No mention of a wisp of CO2 igniting water temperature 900m deep

 

[mamooth]

Poor confused Frank, humiliating himself again by failing to understand the difference between how soot works on sea ice vs. land ice.

At the more southern latitudes where the soot-from-China falls, the sea ice melts out every year. The soot has no chance to build up. In the more northern latitudes, the sea ice is tumbling about, so there's no soot build up on the surface there either. Soot means jack for sea ice melt.

Greenland and other land-based ice-sheets, that's another story. That's further south, the glacial ice doesn't tumble. Over the years, the soot does build up on the ice pack and increases the melt. Scientists have only known this since forever. Good of Frank to join the party.

Dark Snow Project

 

[SSDD]

Poor confused Frank, humiliating himself again by failing to understand the difference between how soot works on sea ice vs. land ice.

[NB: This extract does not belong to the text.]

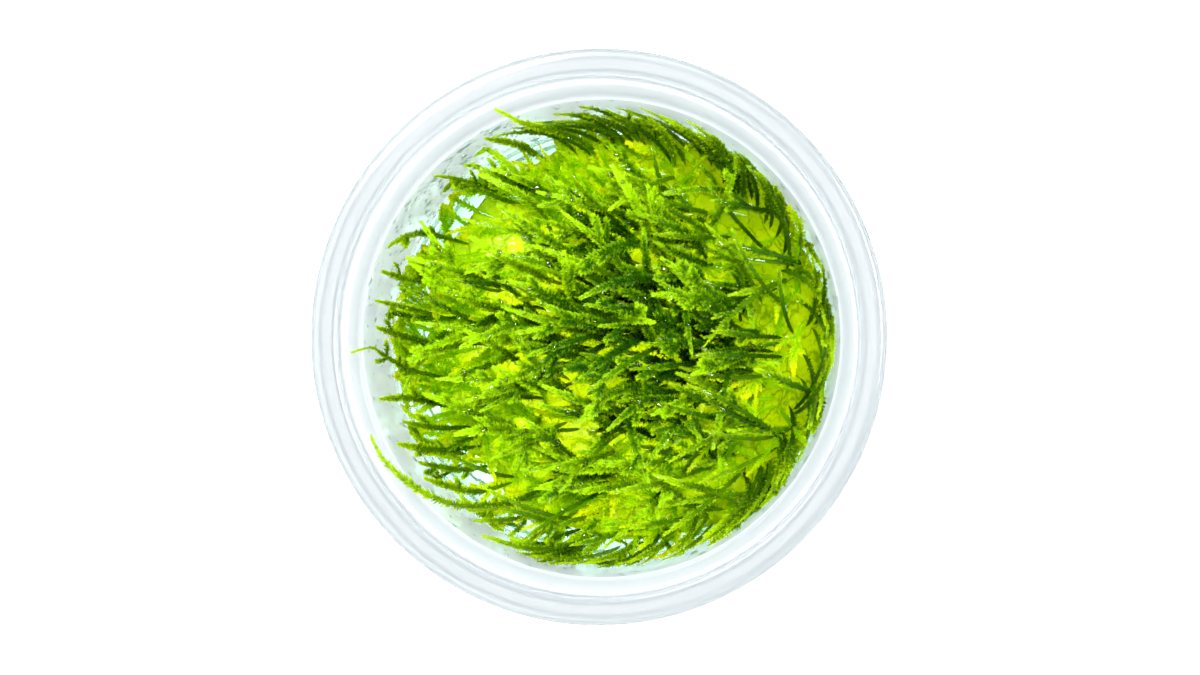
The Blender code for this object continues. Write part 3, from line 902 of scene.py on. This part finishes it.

How does the soot know whether it is sitting on sea ice or land ice so that it can behave differently?

 

[mamooth]

Even for SSDD, that was stupid. He must have started drinking early.

 

[SSDD]

Even for SSDD, that was stupid. He must have started drinking early.

Humorless old woman. Unable to recognize ironic satire when it is directed your way. I won't bother explaining because you wouldn't get it anyway.

 

[mamooth]

So, SSDD's new theory is apparently that soot which falls on sea ice doesn't drop into the ocean when the sea ice melts. Instead, the soot magically levitates in place, which allows it to keep building up on the intermittent sea ice.

Sadly, that's actually more sensible than most of his theories.